(Modeling code records)
____

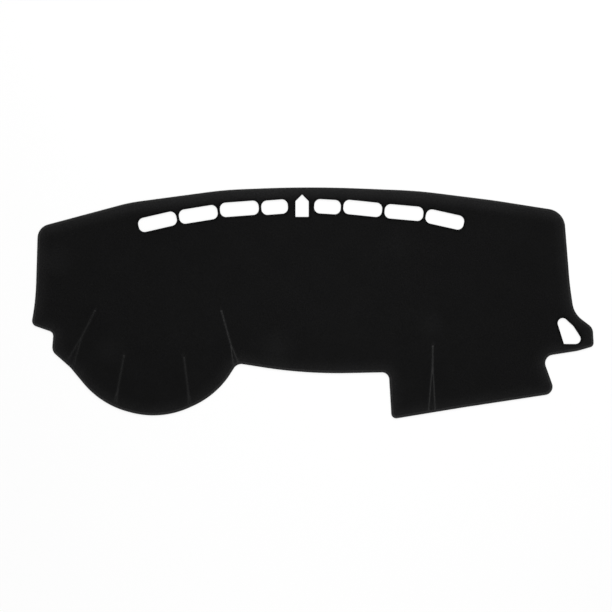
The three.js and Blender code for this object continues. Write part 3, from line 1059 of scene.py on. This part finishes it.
# %% [markdown]
# Strands twisted into a thread show as slanting ridges. The sine of the stored twist, with its sign
# dropped, gives one ridge for each turn. It drives the bump, and it also makes the colour darker
# between the strands, in painted shade, and lighter on their crests, in painted highlight.

# %% Spun thread
spun, enter, leave = new_group(
    "spun_thread",
    [("Color", COLOR, (0.02, 0.02, 0.02, 1)), ("Twist", FLOAT, 0.0)],
    [("Color", COLOR), ("Height", FLOAT)],
)
half_turns = linked_math(spun, "MULTIPLY", enter.outputs["Twist"], math.pi)
strands = linked_math(spun, "ABSOLUTE", linked_math(spun, "SINE", half_turns, 0.0), 0.0)
fuzz = object_noise(spun, scale=2600, detail=2, roughness=0.6)
lengths = object_noise(spun, scale=90, detail=3, roughness=0.6)
# Painted shade between the strands and painted highlight on their crests
painted_strand_shade = linked_math(spun, "ADD", linked_math(spun, "MULTIPLY", strands, 0.8), 0.5)
shade = linked_math(spun, "MULTIPLY", mottled(spun, fuzz, 0.8), mottled(spun, lengths, 0.5))
shade = linked_math(spun, "MULTIPLY", shade, painted_strand_shade)
spun.links.new(shaded(spun, enter.outputs["Color"], shade), leave.inputs["Color"])
rise = linked_math(spun, "ADD", strands, linked_math(spun, "MULTIPLY", fuzz, 0.6))
spun.links.new(rise, leave.inputs["Height"])
print("group:", spun.name, "with", len(spun.nodes), "nodes")

# %% [markdown]
# The group gives the velour's colour, roughness and bump. The soft light on the tips of the pile is
# the shader's sheen. It is the same all over, so it is set on the shader's own sockets.

# %% Velour material
VELOUR_COLOR = (0.0042, 0.0042, 0.0043, 1)
VELOUR_FINISH = {
    "Specular IOR Level": 0.06,
    "Sheen Weight": 0.036,
    "Sheen Roughness": 0.4,
    "Sheen Tint": (0.6, 0.6, 0.6, 1),
}

velour, tree = new_material("velour")
surface = add_node(tree, "ShaderNodeBsdfPrincipled", VELOUR_FINISH)
group = add_node(tree, "ShaderNodeGroup", {"Color": VELOUR_COLOR}, node_tree=pile)
# The painted sheen that was stored at each point of the felt
sheen_gain = add_node(tree, "ShaderNodeAttribute", attribute_name="painted_sheen")
bump = add_node(tree, "ShaderNodeBump", {"Strength": 0.8, "Distance": 0.0010})
output = add_node(tree, "ShaderNodeOutputMaterial")
tree.links.new(sheen_gain.outputs["Fac"], group.inputs["Painted Sheen"])
tree.links.new(group.outputs["Color"], surface.inputs["Base Color"])
tree.links.new(group.outputs["Roughness"], surface.inputs["Roughness"])
tree.links.new(group.outputs["Height"], bump.inputs["Height"])
tree.links.new(bump.outputs["Normal"], surface.inputs["Normal"])
tree.links.new(surface.outputs[0], output.inputs["Surface"])
felt.data.materials.append(velour)
print("velour:", len(tree.nodes), "nodes")

# %% [markdown]
# ## Thread and silicone
#
# The threads are spun and smoother than the felt, so they shine a little more. Their strands show
# by bump and by painted shade and highlight in the colour, which follow the twist that was stored
# on each stitch. The dots are silicone: smooth, dark and slightly cloudy.

# %% Thread and silicone materials
THREAD_FINISH = {
    "Roughness": 0.6,
    "Specular IOR Level": 0.14,
    "Sheen Weight": 0.05,
    "Sheen Roughness": 0.5,
}


def thread_material(name, color):
    material, tree = new_material(name)
    surface = add_node(tree, "ShaderNodeBsdfPrincipled", THREAD_FINISH)
    group = add_node(tree, "ShaderNodeGroup", {"Color": color}, node_tree=spun)
    twist = add_node(tree, "ShaderNodeAttribute", attribute_name="twist")
    bump = add_node(tree, "ShaderNodeBump", {"Strength": 0.7, "Distance": 0.0002})
    output = add_node(tree, "ShaderNodeOutputMaterial")
    tree.links.new(twist.outputs["Fac"], group.inputs["Twist"])
    tree.links.new(group.outputs["Color"], surface.inputs["Base Color"])
    tree.links.new(group.outputs["Height"], bump.inputs["Height"])
    tree.links.new(bump.outputs["Normal"], surface.inputs["Normal"])
    tree.links.new(surface.outputs[0], output.inputs["Surface"])
    return material


# The hem thread's own dark grey, made lighter than the felt with painted sheen
HEM_THREAD_COLOR_AND_SHEEN = (0.0150, 0.0150, 0.0151, 1)
# The darts are sewn with one thread. Its tone is painted per seam for the light that falls there:
# nearly as black as the felt at the hood, in painted shade, and greyer towards the glovebox, in
# painted light.
DART_THREAD_PAINTED_LIGHT = {
    "hood_dart_seam_1": 0.0070,
    "hood_dart_seam_2": 0.0085,
    "hood_dart_seam_3": 0.0090,
    "hood_dart_seam_4": 0.0230,
    "glovebox_dart_seam": 0.0250,
}

hem_thread = thread_material("hem_thread", HEM_THREAD_COLOR_AND_SHEEN)
overlock.data.materials.append(hem_thread)
needle_line.data.materials.append(hem_thread)
# Each dart's thread gets its own tone of painted light and shade
for name, seam in seams.items():
    seam.data.materials.append(thread_material(name + "_thread", (DART_THREAD_PAINTED_LIGHT[name],) * 3 + (1,)))

CLEAR_SILICONE, CLOUDY_SILICONE = (0.012, 0.012, 0.013, 1), (0.028, 0.028, 0.03, 1)
silicone, tree = new_material("grip_silicone")
surface = add_node(tree, "ShaderNodeBsdfPrincipled", {"Roughness": 0.35, "Specular IOR Level": 0.5})
cloudy = object_noise(tree, scale=40, detail=2)
shades = add_node(tree, "ShaderNodeMix", data_type="RGBA")
shades.inputs["A"].default_value = CLEAR_SILICONE
shades.inputs["B"].default_value = CLOUDY_SILICONE
output = add_node(tree, "ShaderNodeOutputMaterial")
tree.links.new(cloudy, shades.inputs["Factor"])
tree.links.new(shades.outputs["Result"], surface.inputs["Base Color"])
tree.links.new(surface.outputs[0], output.inputs["Surface"])
dots.data.materials.append(silicone)
print("materials:", hem_thread.name, "and", len(seams), "for the darts,", silicone.name)

# %% [markdown]
# ## Tie the pieces to the model
#
# Every piece rides on the one body of the mat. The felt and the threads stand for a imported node
# each and replace it, while the needle line and the dots have no node of their own.

stands_for = {felt: ("mat_sheet", "velour"), overlock: ("edge_overlock", "thread")}
stands_for.update({seam: (name, "thread") for name, seam in seams.items()})
for piece, (node, slot) in stands_for.items():
    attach(piece, "root")
    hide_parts(node)
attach(needle_line, "root")
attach(dots, "root")
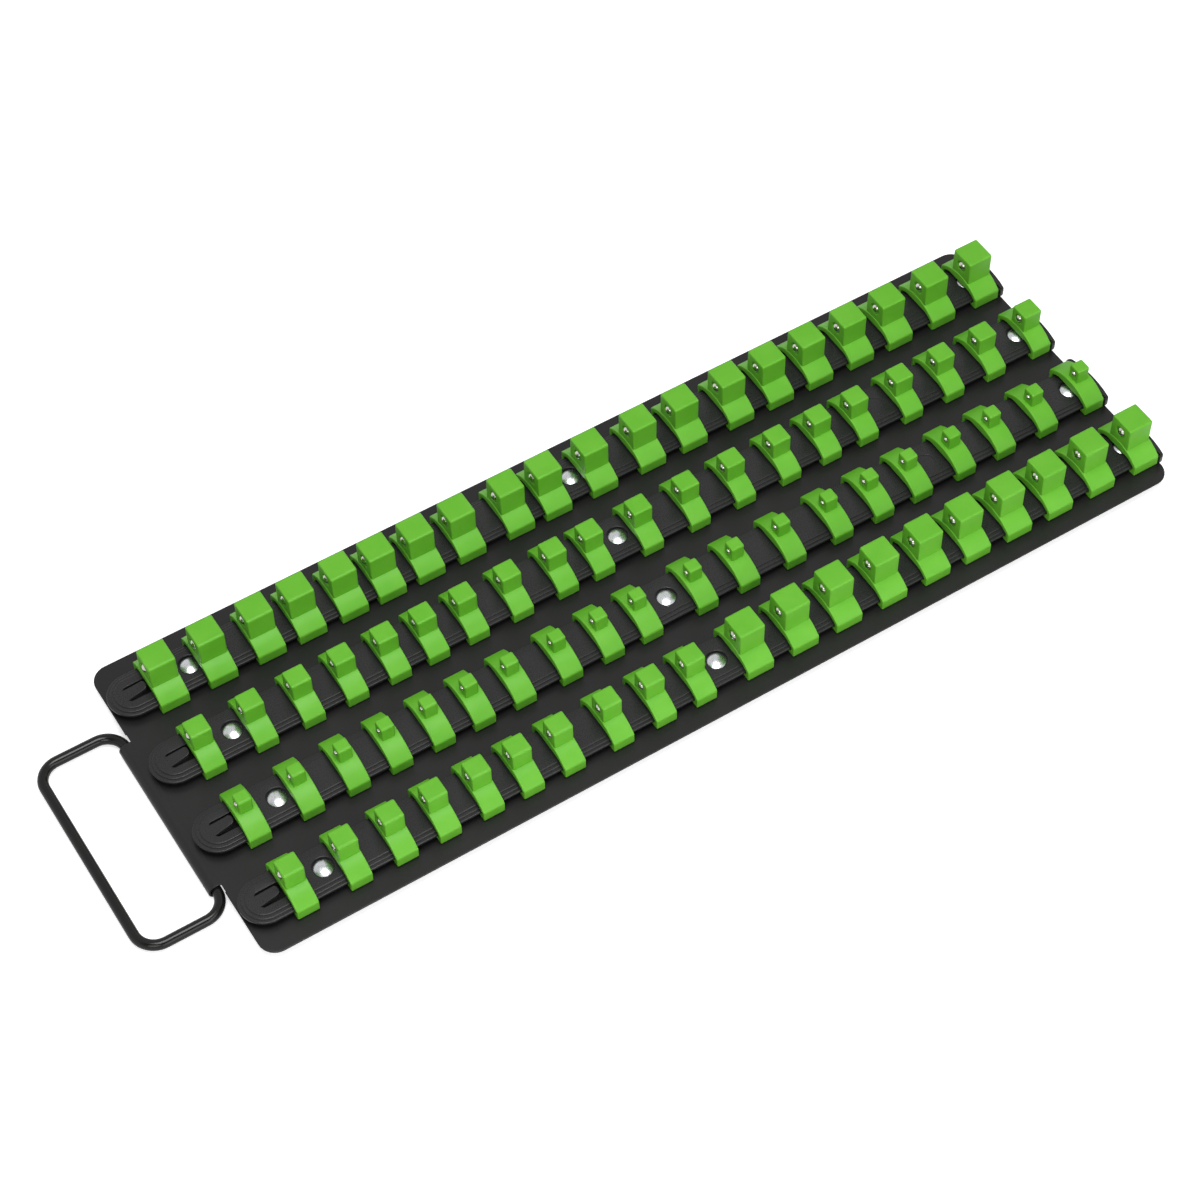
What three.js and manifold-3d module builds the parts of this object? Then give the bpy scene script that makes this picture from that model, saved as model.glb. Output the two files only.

____

# [DIRECTION]
Your task is to reproduce all of the records exactly.

# [FULL RESPONSE]
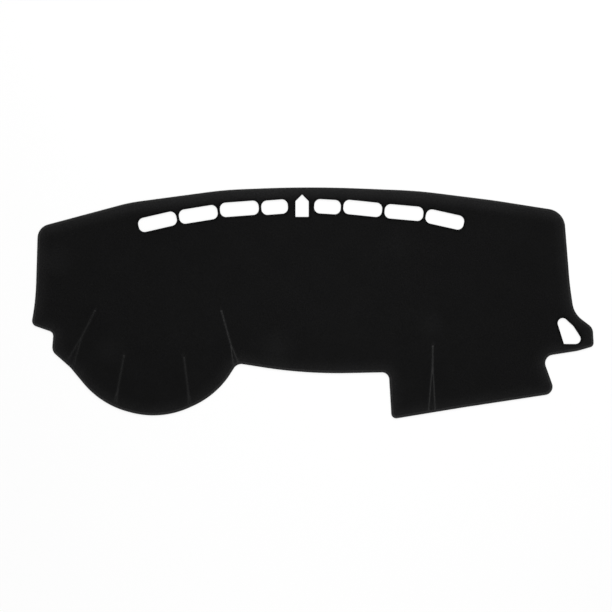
The three.js and Blender code for this object continues. Write part 3, from line 1059 of scene.py on. This part finishes it.
# %% [markdown]
# Strands twisted into a thread show as slanting ridges. The sine of the stored twist, with its sign
# dropped, gives one ridge for each turn. It drives the bump, and it also makes the colour darker
# between the strands, in painted shade, and lighter on their crests, in painted highlight.

# %% Spun thread
spun, enter, leave = new_group(
    "spun_thread",
    [("Color", COLOR, (0.02, 0.02, 0.02, 1)), ("Twist", FLOAT, 0.0)],
    [("Color", COLOR), ("Height", FLOAT)],
)
half_turns = linked_math(spun, "MULTIPLY", enter.outputs["Twist"], math.pi)
strands = linked_math(spun, "ABSOLUTE", linked_math(spun, "SINE", half_turns, 0.0), 0.0)
fuzz = object_noise(spun, scale=2600, detail=2, roughness=0.6)
lengths = object_noise(spun, scale=90, detail=3, roughness=0.6)
# Painted shade between the strands and painted highlight on their crests
painted_strand_shade = linked_math(spun, "ADD", linked_math(spun, "MULTIPLY", strands, 0.8), 0.5)
shade = linked_math(spun, "MULTIPLY", mottled(spun, fuzz, 0.8), mottled(spun, lengths, 0.5))
shade = linked_math(spun, "MULTIPLY", shade, painted_strand_shade)
spun.links.new(shaded(spun, enter.outputs["Color"], shade), leave.inputs["Color"])
rise = linked_math(spun, "ADD", strands, linked_math(spun, "MULTIPLY", fuzz, 0.6))
spun.links.new(rise, leave.inputs["Height"])
print("group:", spun.name, "with", len(spun.nodes), "nodes")

# %% [markdown]
# The group gives the velour's colour, roughness and bump. The soft light on the tips of the pile is
# the shader's sheen. It is the same all over, so it is set on the shader's own sockets.

# %% Velour material
VELOUR_COLOR = (0.0042, 0.0042, 0.0043, 1)
VELOUR_FINISH = {
    "Specular IOR Level": 0.06,
    "Sheen Weight": 0.036,
    "Sheen Roughness": 0.4,
    "Sheen Tint": (0.6, 0.6, 0.6, 1),
}

velour, tree = new_material("velour")
surface = add_node(tree, "ShaderNodeBsdfPrincipled", VELOUR_FINISH)
group = add_node(tree, "ShaderNodeGroup", {"Color": VELOUR_COLOR}, node_tree=pile)
# The painted sheen that was stored at each point of the felt
sheen_gain = add_node(tree, "ShaderNodeAttribute", attribute_name="painted_sheen")
bump = add_node(tree, "ShaderNodeBump", {"Strength": 0.8, "Distance": 0.0010})
output = add_node(tree, "ShaderNodeOutputMaterial")
tree.links.new(sheen_gain.outputs["Fac"], group.inputs["Painted Sheen"])
tree.links.new(group.outputs["Color"], surface.inputs["Base Color"])
tree.links.new(group.outputs["Roughness"], surface.inputs["Roughness"])
tree.links.new(group.outputs["Height"], bump.inputs["Height"])
tree.links.new(bump.outputs["Normal"], surface.inputs["Normal"])
tree.links.new(surface.outputs[0], output.inputs["Surface"])
felt.data.materials.append(velour)
print("velour:", len(tree.nodes), "nodes")

# %% [markdown]
# ## Thread and silicone
#
# The threads are spun and smoother than the felt, so they shine a little more. Their strands show
# by bump and by painted shade and highlight in the colour, which follow the twist that was stored
# on each stitch. The dots are silicone: smooth, dark and slightly cloudy.

# %% Thread and silicone materials
THREAD_FINISH = {
    "Roughness": 0.6,
    "Specular IOR Level": 0.14,
    "Sheen Weight": 0.05,
    "Sheen Roughness": 0.5,
}


def thread_material(name, color):
    material, tree = new_material(name)
    surface = add_node(tree, "ShaderNodeBsdfPrincipled", THREAD_FINISH)
    group = add_node(tree, "ShaderNodeGroup", {"Color": color}, node_tree=spun)
    twist = add_node(tree, "ShaderNodeAttribute", attribute_name="twist")
    bump = add_node(tree, "ShaderNodeBump", {"Strength": 0.7, "Distance": 0.0002})
    output = add_node(tree, "ShaderNodeOutputMaterial")
    tree.links.new(twist.outputs["Fac"], group.inputs["Twist"])
    tree.links.new(group.outputs["Color"], surface.inputs["Base Color"])
    tree.links.new(group.outputs["Height"], bump.inputs["Height"])
    tree.links.new(bump.outputs["Normal"], surface.inputs["Normal"])
    tree.links.new(surface.outputs[0], output.inputs["Surface"])
    return material


# The hem thread's own dark grey, made lighter than the felt with painted sheen
HEM_THREAD_COLOR_AND_SHEEN = (0.0150, 0.0150, 0.0151, 1)
# The darts are sewn with one thread. Its tone is painted per seam for the light that falls there:
# nearly as black as the felt at the hood, in painted shade, and greyer towards the glovebox, in
# painted light.
DART_THREAD_PAINTED_LIGHT = {
    "hood_dart_seam_1": 0.0070,
    "hood_dart_seam_2": 0.0085,
    "hood_dart_seam_3": 0.0090,
    "hood_dart_seam_4": 0.0230,
    "glovebox_dart_seam": 0.0250,
}

hem_thread = thread_material("hem_thread", HEM_THREAD_COLOR_AND_SHEEN)
overlock.data.materials.append(hem_thread)
needle_line.data.materials.append(hem_thread)
# Each dart's thread gets its own tone of painted light and shade
for name, seam in seams.items():
    seam.data.materials.append(thread_material(name + "_thread", (DART_THREAD_PAINTED_LIGHT[name],) * 3 + (1,)))

CLEAR_SILICONE, CLOUDY_SILICONE = (0.012, 0.012, 0.013, 1), (0.028, 0.028, 0.03, 1)
silicone, tree = new_material("grip_silicone")
surface = add_node(tree, "ShaderNodeBsdfPrincipled", {"Roughness": 0.35, "Specular IOR Level": 0.5})
cloudy = object_noise(tree, scale=40, detail=2)
shades = add_node(tree, "ShaderNodeMix", data_type="RGBA")
shades.inputs["A"].default_value = CLEAR_SILICONE
shades.inputs["B"].default_value = CLOUDY_SILICONE
output = add_node(tree, "ShaderNodeOutputMaterial")
tree.links.new(cloudy, shades.inputs["Factor"])
tree.links.new(shades.outputs["Result"], surface.inputs["Base Color"])
tree.links.new(surface.outputs[0], output.inputs["Surface"])
dots.data.materials.append(silicone)
print("materials:", hem_thread.name, "and", len(seams), "for the darts,", silicone.name)

# %% [markdown]
# ## Tie the pieces to the model
#
# Every piece rides on the one body of the mat. The felt and the threads stand for a imported node
# each and replace it, while the needle line and the dots have no node of their own.

stands_for = {felt: ("mat_sheet", "velour"), overlock: ("edge_overlock", "thread")}
stands_for.update({seam: (name, "thread") for name, seam in seams.items()})
for piece, (node, slot) in stands_for.items():
    attach(piece, "root")
    hide_parts(node)
attach(needle_line, "root")
attach(dots, "root")
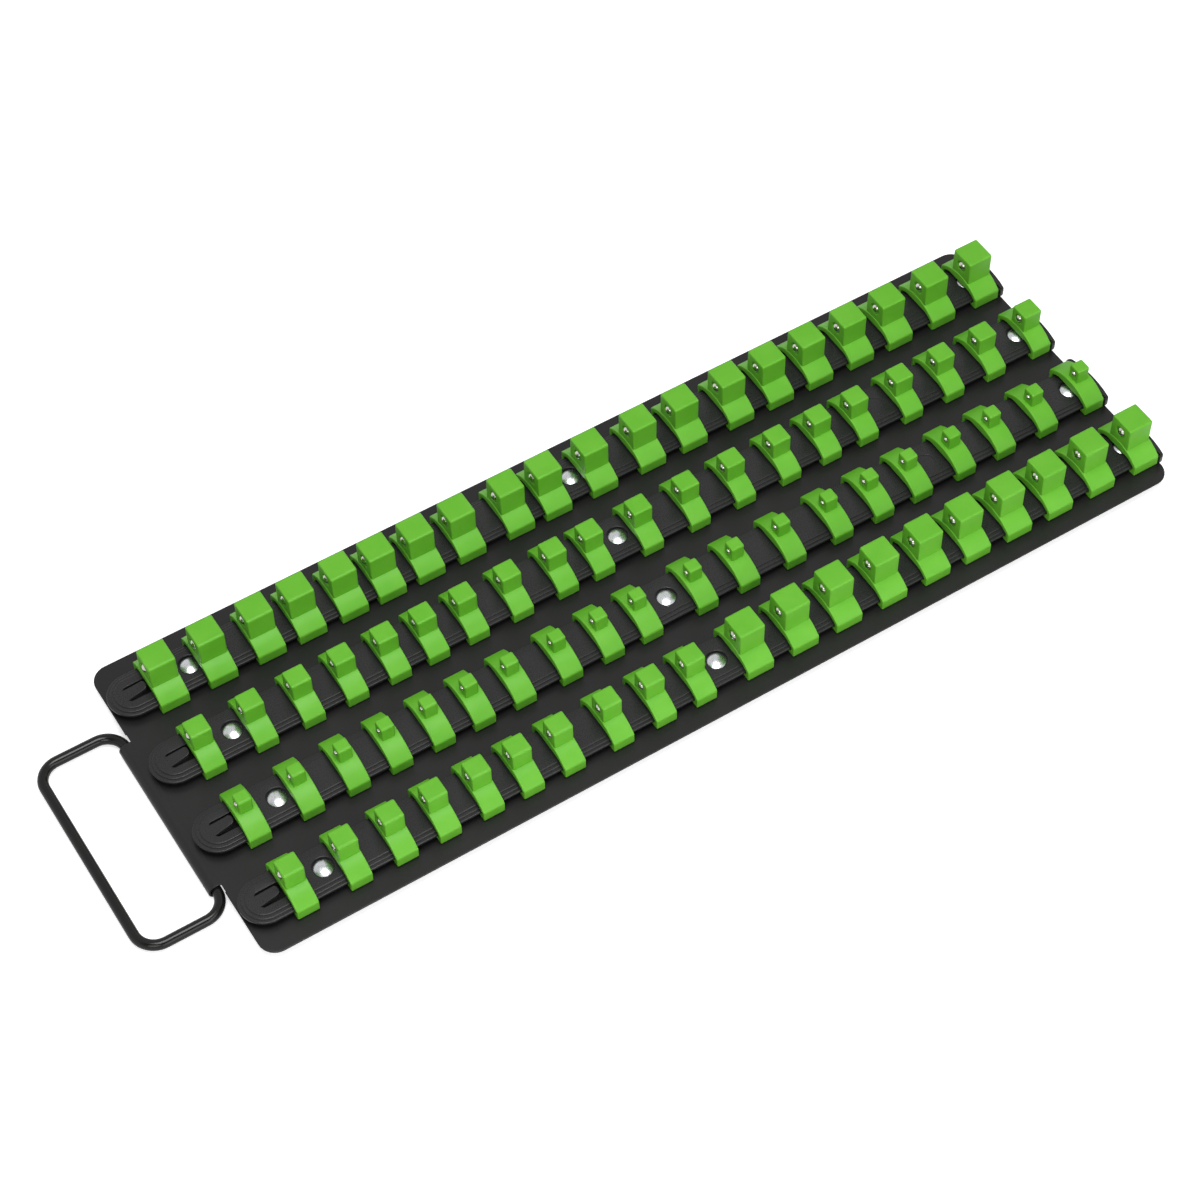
What three.js and manifold-3d module builds the parts of this object? Then give the bpy scene script that makes this picture from that model, saved as model.glb. Output the two files only.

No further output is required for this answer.